Alzheimer’s Disease vs Age Related Memory Loss
Civil & Human Rights Elder Law
Summary: There was a recent article discussing Nobel Prize-winning Professor Eric Kandel’s 50+ years of research on the topic of memory loss and Alzheimer’s Disease.
It described how, while some of the newer medications are making a difference, they are often less effective because they are not used until well after the onset of the disease. Professor Kandel noted that with earlier detection the ability to help the victims of the disease could be significantly higher. He suggested that these medications really did little to cure the disease, but, caught early enough, they can slow the symptomatic progression of the disease so significantly that lifestyles are improved in a dramatic way.
Professor Kandel has also explored the biological differences between “ordinary” age-related memory loss and Alzheimer’s Disease. Years ago, Kandel had another hunch — that age-related memory loss was not just early-stage Alzheimer’s, as many neuroscientists believed, but an altogether separate disease. After all, not everyone gets Alzheimer’s, but “practically everyone,” says Kandel, loses some aspects of memory as they get older. And MRI images of patients with age-related memory loss have revealed defects in a brain region different from those of the early-stage Alzheimer’s patients.

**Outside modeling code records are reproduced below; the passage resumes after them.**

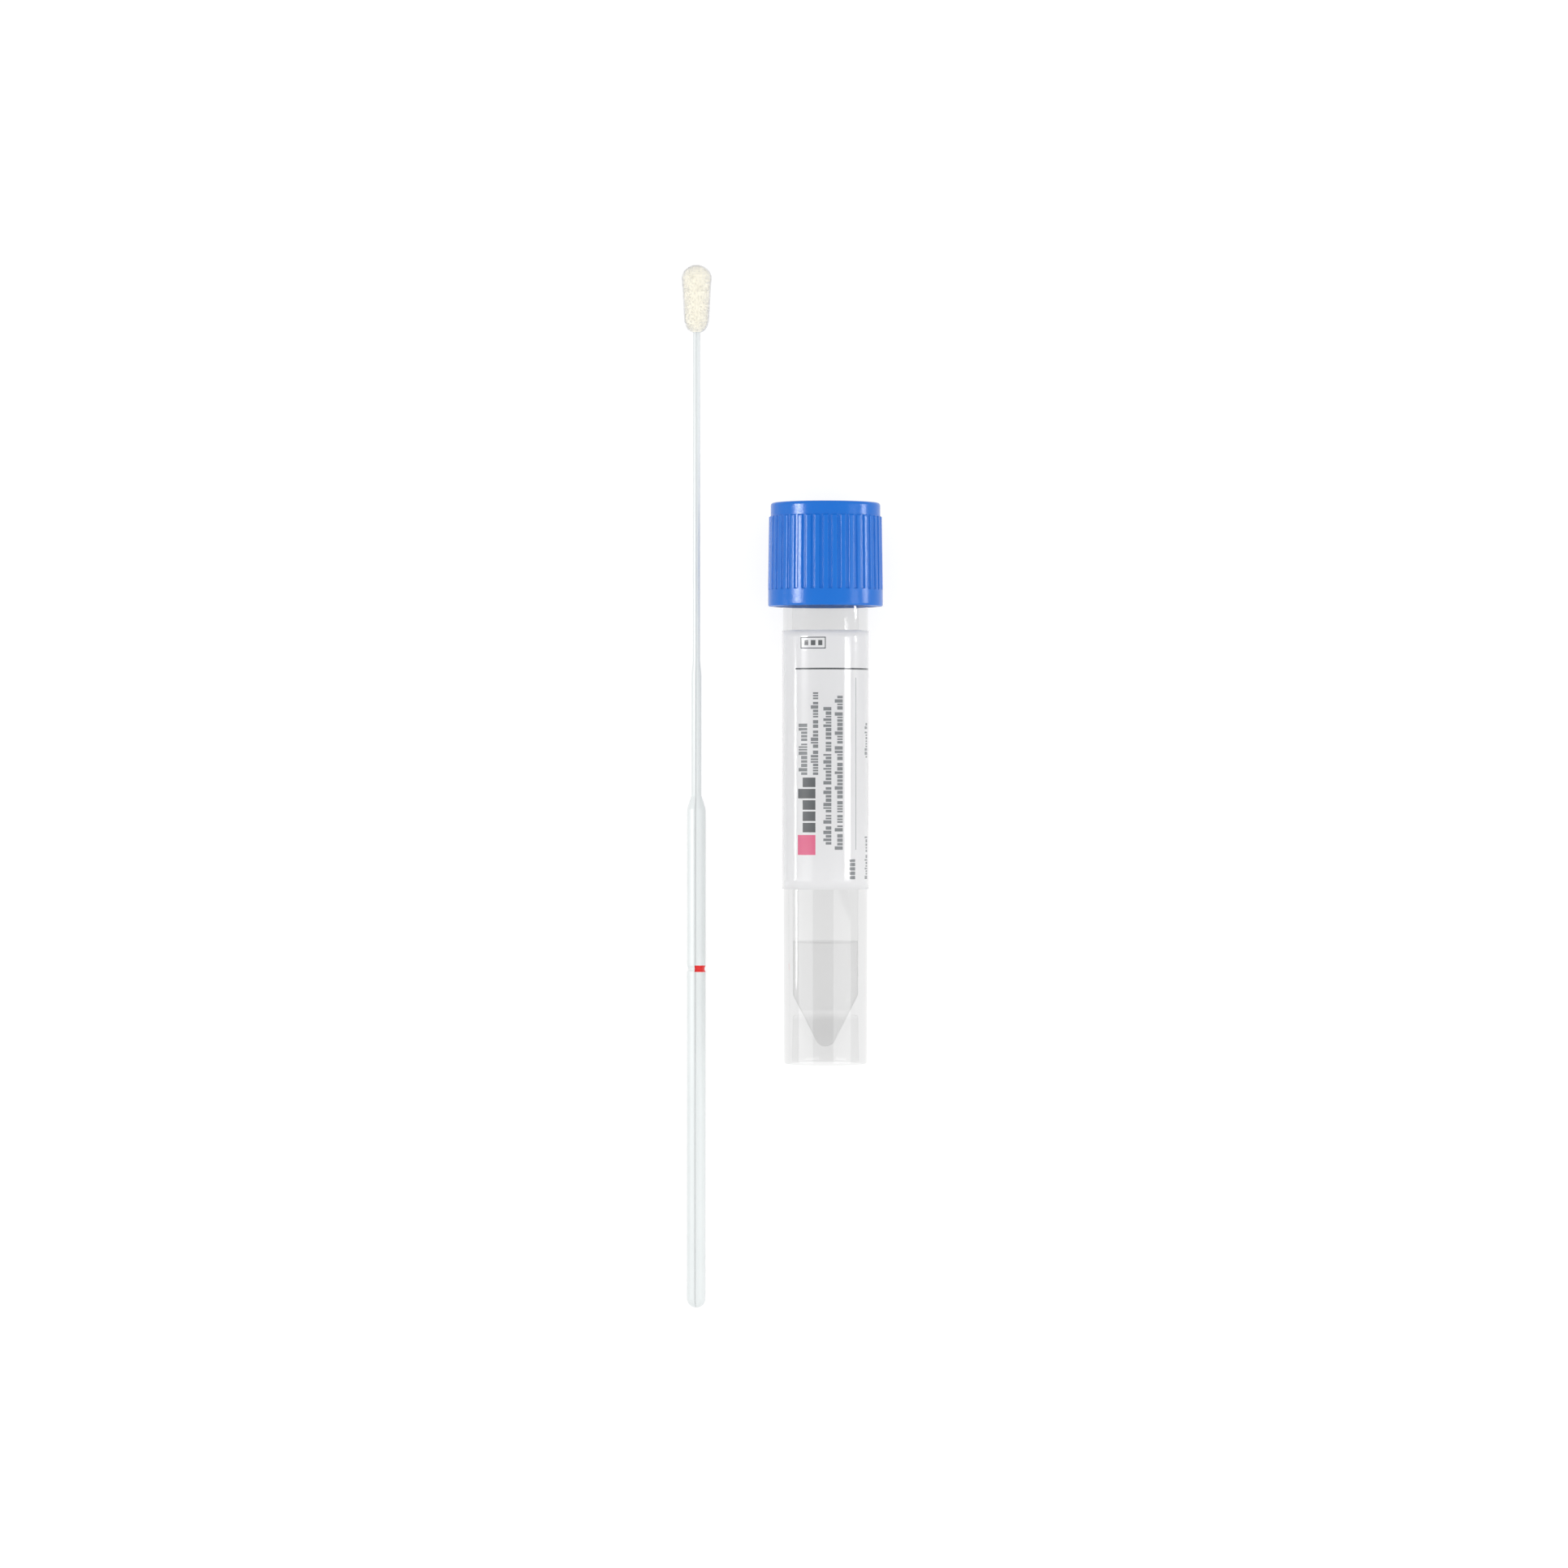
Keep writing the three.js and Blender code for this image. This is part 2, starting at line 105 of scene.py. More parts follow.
HANDLE_RADIUS, SWAB_LENGTH = 1.35, 152.0
BELLY_RADIUS, DOME_LENGTH = 2.28, 2.1
swab_lean = math.atan2(BELLY_RADIUS - HANDLE_RADIUS, SWAB_LENGTH - DOME_LENGTH - HANDLE_RADIUS)
swab_axis = ALONG * math.cos(swab_lean) + UP * math.sin(swab_lean)
handle_end = np.array(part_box("swab_stick")[0]) / MM
swab_base = [middle("swab_stick")[0], handle_end[1],
             HANDLE_RADIUS * (math.cos(swab_lean) - math.sin(swab_lean))]
lay_swab = laying_down(swab_base, swab_axis)
print("tube base", tube_base.round(3), "axis", tube_axis.round(5))
print("swab base", np.round(swab_base, 3), "lean", round(math.degrees(swab_lean), 3), "degrees")

# %% [markdown]
# ## Turned surfaces
# Almost everything here was moulded in a round cavity, so its shape is an outline turned about an
# axis. An outline is a list of corners, each with a reach: how far along both sides its rounding
# begins. No moulded edge is truly sharp, so a corner with no reach of its own still gets a very
# small one. Two more points close to each rounding keep the long faces beside it flat in shading.

# %% An outline with rounded corners
LEAST_REACH = 0.05
SUPPORT = 1.25  # a straight side is cut at this many reaches from its corner
CLOSE = 0.01  # lengths in millimetres that differ by less than this count as equal


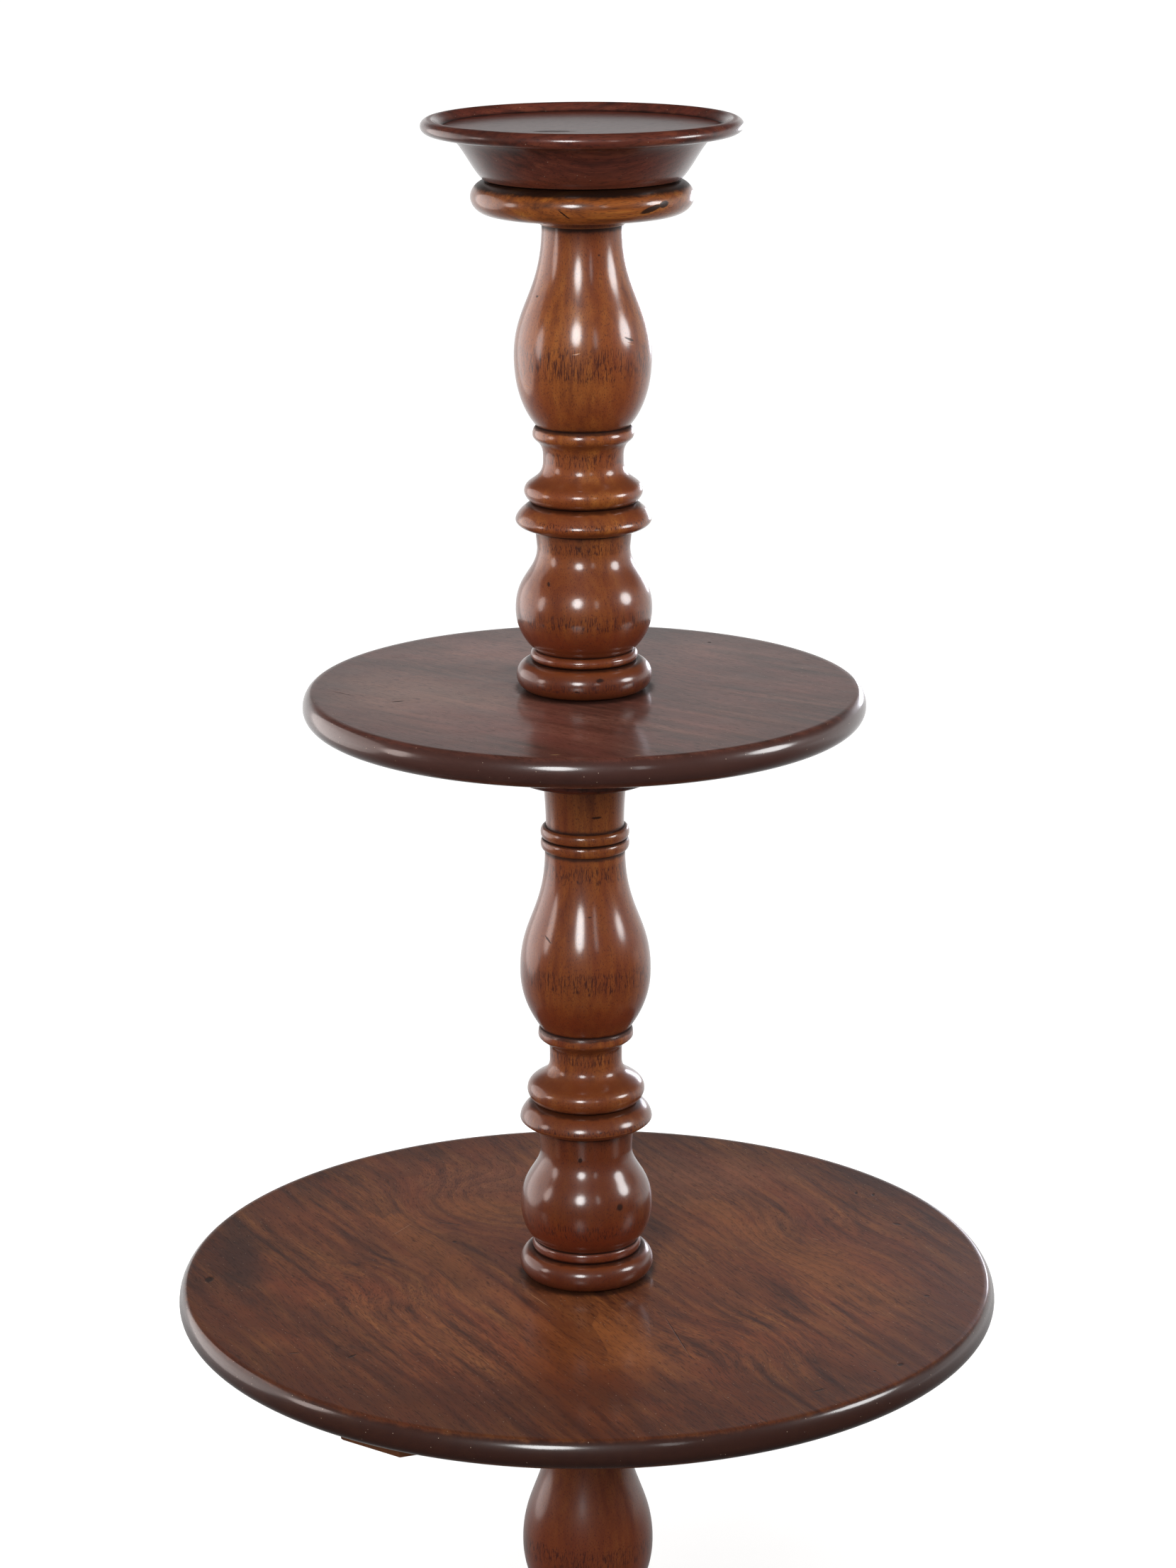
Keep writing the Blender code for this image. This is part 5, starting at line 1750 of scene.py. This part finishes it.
@dataclass(frozen=True)
class Tripod:
    """The three legs on the hub, and the forged plate that ties them from below."""

    leg: Leg = Leg()
    plate_thick: float = 3.0 * MM
    disc_radius: float = 30.0 * MM
    arm_width: float = 20.0 * MM
    arm_gap: float = 6.0 * MM
    hub_screw_radius: float = 18.0 * MM
    leg_screw_radius: float = 58.0 * MM
    plate_edge: float = 0.6 * MM
    screw_hole: float = 2.5
    screw_hole_reach: float = 8.0
    slot_turn: float = 60.0
    overrun: float = 2.0
    shoulder_under: float = 5.0
    shoulder_rise: float = 150.0
    bite: float = 16.0
    peg_radius: float = 11.5
    peg_height: float = 37.0
    cup_floor: float = 3.4
    stem_radius: float = 3.5
    stem_height: float = 6.9

    def make(self) -> None:
        """Makes the legs, the plate and its screws."""
        self.make_legs()
        self.make_plate()
        under = foot("spider_plate")
        model = Screw().model(self.plate_thick / MM + FIT_MM + self.bite, False)
        for index, angle in enumerate(self.leg.angles(), 1):
            for label, radius in (("hub", self.hub_screw_radius), ("leg", self.leg_screw_radius)):
                node = f"plate_screw_{label}_{index}"
                place = Matrix.Translation(polar(radius, angle, under))
                slotted = place @ Matrix.Rotation(angle + radius * self.slot_turn, 4, "Z")
                screw = copy_of(model, "turned_" + node, slotted)
                METAL_PLANK.stamp(screw)
                seat(screw, Metal.STEEL, "stand", "screw_steel", node)
        clear_away(model)

    def make_legs(self) -> None:
        """Saws one leg with its joints and copies it round the hub."""
        leg = self.leg
        low = foot("pedestal_column") / MM
        master = leg.saw()
        hub = leg.hub_radius / MM + FIT_MM
        work(master, rod("shoulder", hub, low - self.shoulder_under, self.shoulder_rise, 96), Joinery.CUT)
        work(master, leg.dovetail(0.0, 0.0, 0.0), Joinery.GLUE)
        spot = Vector((leg.caster_radius, 0, 0))
        peg_low = foot("caster_cup_1") / MM + self.cup_floor + FIT_MM
        work(master, rod("peg", self.peg_radius, peg_low, self.peg_height, 32, spot), Joinery.GLUE)
        hole = rod("hole", self.stem_radius, peg_low - self.overrun, self.stem_height, 24, spot)
        work(master, hole, Joinery.CUT)
        for index, angle in enumerate(leg.angles(), 1):
            about = Matrix.Rotation(angle, 4, "Z")
            piece = copy_of(master, f"carved_leg_{index}", about)
            smooth(piece)
            slope, across = (about.to_3x3() @ Vector(way) for way in ((0.80, 0, -0.60), (0, 1, 0)))
            Plank(slope, across, (0.05 + 0.13 * index, 0.07, 9.0 + index)).stamp(piece)
            seat(piece, Timber.COLUMN, "stand", "column_wood", f"leg_{index}")
        clear_away(master)

    def make_plate(self) -> None:
        """Forges the three-armed plate: a disc with arms whose ends are round."""
        low = foot("spider_plate")
        half = self.arm_width / 2
        tip = self.leg.hub_radius + self.leg.seat - self.arm_gap - half
        spread = asin(half / self.disc_radius)
        root = self.disc_radius * cos(spread)
        gap = 2 * pi / self.leg.count - 2 * spread
        corners: list[Vector] = []
        for angle in self.leg.angles():
            arm = [(root, -half), (tip, -half)]
            arm += [(tip + half * sin(pi * k / 14), -half * cos(pi * k / 14)) for k in range(1, 14)]
            arm += [(tip, half), (root, half)]
            corners += [Matrix.Rotation(angle, 3, "Z") @ Vector((x, y, low)) for x, y in arm]
            corners += [polar(self.disc_radius, angle + spread + gap * k / 10, low) for k in range(1, 10)]
        plate = plane_up("forged_spider_plate", corners, UP * self.plate_thick)
        ease_edges(plate, self.plate_edge, 3, lambda place: place.z < low + MM / 10)
        for angle in self.leg.angles():
            for radius in (self.hub_screw_radius, self.leg_screw_radius):
                place = polar(radius, angle, low)
                hole = rod("hole", self.screw_hole, -self.overrun, self.screw_hole_reach, 24, place)
                work(plate, hole, Joinery.CUT)
        smooth(plate)
        METAL_PLANK.stamp(plate)
        seat(plate, Metal.IRON, "stand", "iron", "spider_plate")


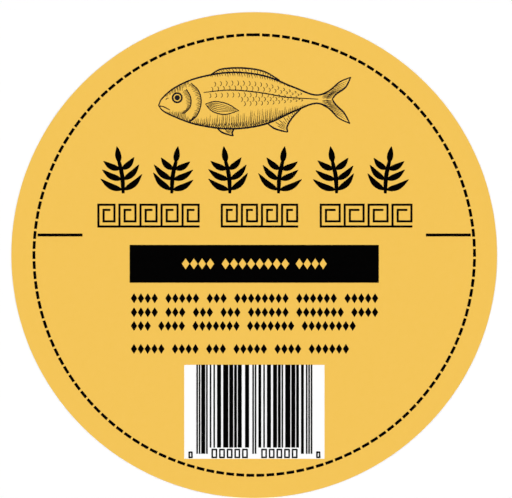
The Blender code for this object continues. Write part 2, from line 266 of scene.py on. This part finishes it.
def block(flat, centre, width, height, turn=0.0, corner=INK_CORNER, steps=2):
    """A flat rectangle with rounded corners."""
    place = Matrix.Translation((*centre, 0.0)) @ Matrix.Rotation(turn, 4, "Z")
    size = Matrix.Diagonal((width, height, 1.0, 1.0))
    drawn = bmesh.ops.create_grid(flat, x_segments=1, y_segments=1, size=0.5, matrix=place @ size)
    round_off(flat, drawn["verts"], corner, steps)


def leave_out(flat):
    """Fills flat shapes anew by their outlines, so that one inside another is left out of it."""
    bmesh.ops.delete(flat, geom=flat.faces[:], context="FACES_ONLY")
    bmesh.ops.triangle_fill(flat, use_beauty=True, edges=flat.edges[:])


yellow_ink = finish(
    "yellow_ink",
    colour=lambda place: place.noise(size=1.4 * MM, detail=4.0).between(YELLOW, YELLOW_THIN),
    roughness=lambda place: grain(place).spread(*YELLOW_ROUGHNESS),
    height=grain,
    relief=0.003 * MM,
    Specular_IOR_Level=0.25,
)
flood = bmesh.new()
bmesh.ops.create_circle(flood, cap_ends=True, segments=DISC_SIDES, radius=LABEL_RADIUS - YELLOW_SETBACK)
block(flood, PANEL_CENTRE, *PANEL_SIZE)
leave_out(flood)
thicken(flood, PAPER_FACE - YELLOW_LAP, YELLOW_FACE)
layer("yellow_flood", flood, yellow_ink)


# Ring and side rules
# A ring of black dashes printed on the yellow, a little inside the edge. It starts at the top, runs
# anticlockwise, and closes there in one longer dash. At each side a short rule stops just short of it.

BLACK_DEPTH = 0.03 * MM
BLACK = (0.0002, 0.0002, 0.0002, 1.0)
BLACK_THIN = (0.0012, 0.0010, 0.0010, 1.0)
BLACK_ROUGHNESS = (0.20, 0.26)
RING_RADIUS = 46.06 * MM
RULE_WIDTH = 0.60 * MM
DASH_COUNT = 136
DASH_LENGTH = 1.64 * MM
CLOSING_DASH_LENGTH = 2.81 * MM
SIDE_RULE_Y = 4.20 * MM
SIDE_RULE_START = 35.9 * MM
SIDE_RULE_END = 45.3 * MM

black_ink = finish(
    "black_ink",
    colour=lambda place: place.noise(size=0.7 * MM, detail=3.0).between(BLACK, BLACK_THIN),
    roughness=lambda place: grain(place).spread(*BLACK_ROUGHNESS),
    height=grain,
    relief=0.002 * MM,
    Specular_IOR_Level=0.05,
)


def print_dark(name, flat, face=YELLOW_FACE, ink=black_ink):
    """Lays flat shapes down in thick dark ink on a face of the label."""
    thicken(flat, face - LAP, face + BLACK_DEPTH)
    return layer(name, flat, ink)


ring = bmesh.new()
dash_lengths = [CLOSING_DASH_LENGTH] + [DASH_LENGTH] * DASH_COUNT
dash_gap = (2 * math.pi * RING_RADIUS - sum(dash_lengths)) / len(dash_lengths)
travelled = DASH_LENGTH - CLOSING_DASH_LENGTH   # from the top to where the closing dash begins
for length in dash_lengths:
    turn = math.pi / 2 + (travelled + length / 2) / RING_RADIUS
    centre = Vector((math.cos(turn), math.sin(turn))) * RING_RADIUS
    block(ring, centre, RULE_WIDTH, length, turn)
    travelled += length + dash_gap
for side in (-1, 1):
    centre = Vector((side * (SIDE_RULE_START + SIDE_RULE_END) / 2, SIDE_RULE_Y))
    block(ring, centre, SIDE_RULE_END - SIDE_RULE_START, RULE_WIDTH)
print_dark("ring_and_rules", ring)


# Fish
# A fish in pen lines, its head to the left, printed on the yellow in a blue-black ink of its own. Its
# outline and fins are firm lines, and the lines of its head and side are finer.

FISH_CENTRE = Vector((0.0, 32.5)) * MM
FISH_LINE = 0.36 * MM
FISH_FINE_LINE = 0.24 * MM
LINE_STEPS = 10                 # between two points of a drawn line
EYE_RADIUS = 1.15 * MM
PUPIL_RADIUS = 0.55 * MM
EYE_SIDES = 36
FISH_INK = (0.0085, 0.0085, 0.0125, 1.0)
FISH_INK_THIN = (0.0125, 0.0125, 0.0180, 1.0)
FISH_INK_ROUGHNESS = (0.28, 0.36)

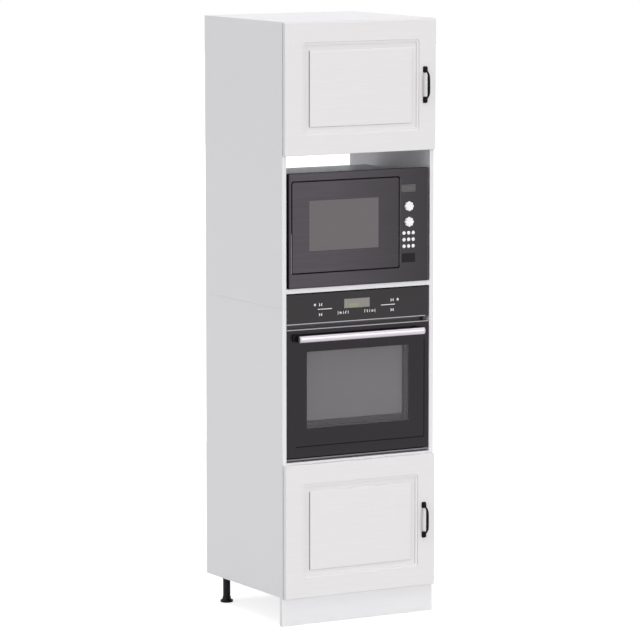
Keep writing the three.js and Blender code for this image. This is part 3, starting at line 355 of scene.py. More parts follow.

Kandel also knew mice didn’t get Alzheimer’s. He wondered if they got age-related memory loss. If they did, that would be another sign the disorders were different. His lab soon demonstrated that mice, which typically have a two-year lifespan, do exhibit a significant decrease in memory at twelve months. With that revelation, Kandel and others deduced Alzheimer’s and age-related memory loss are distinct, unconnected diseases. Kandel’s lab discovered that RbAp48 — a protein abundant in mice and men — was a central chemical cog in regulating memory loss. A deficit of RbAp48 apparently accelerates the decline. Knocking out RbAp48, even in a young mouse brain, produces age-related memory loss. But restoring RbAp48 to an old mouse brain reverses it.
Now what may be the eureka moment — this from Gerard Karsenty, chairman of CUMC’s department of genetics and development: bones release a hormone called osteocalcin. And Kandel later found that osteocalcin, upon release, increases the level of RbAp48. So give osteocalcin to an old mouse, and boom! Age-related memory loss goes away.
The same may prove true in humans. A pill or injectable could work, says Kandel: “Osteocalcin in a form people can take is something very doable and not very far away.” In less than a decade, age-related memory loss might be treatable. “This,” he says, “is the hope.”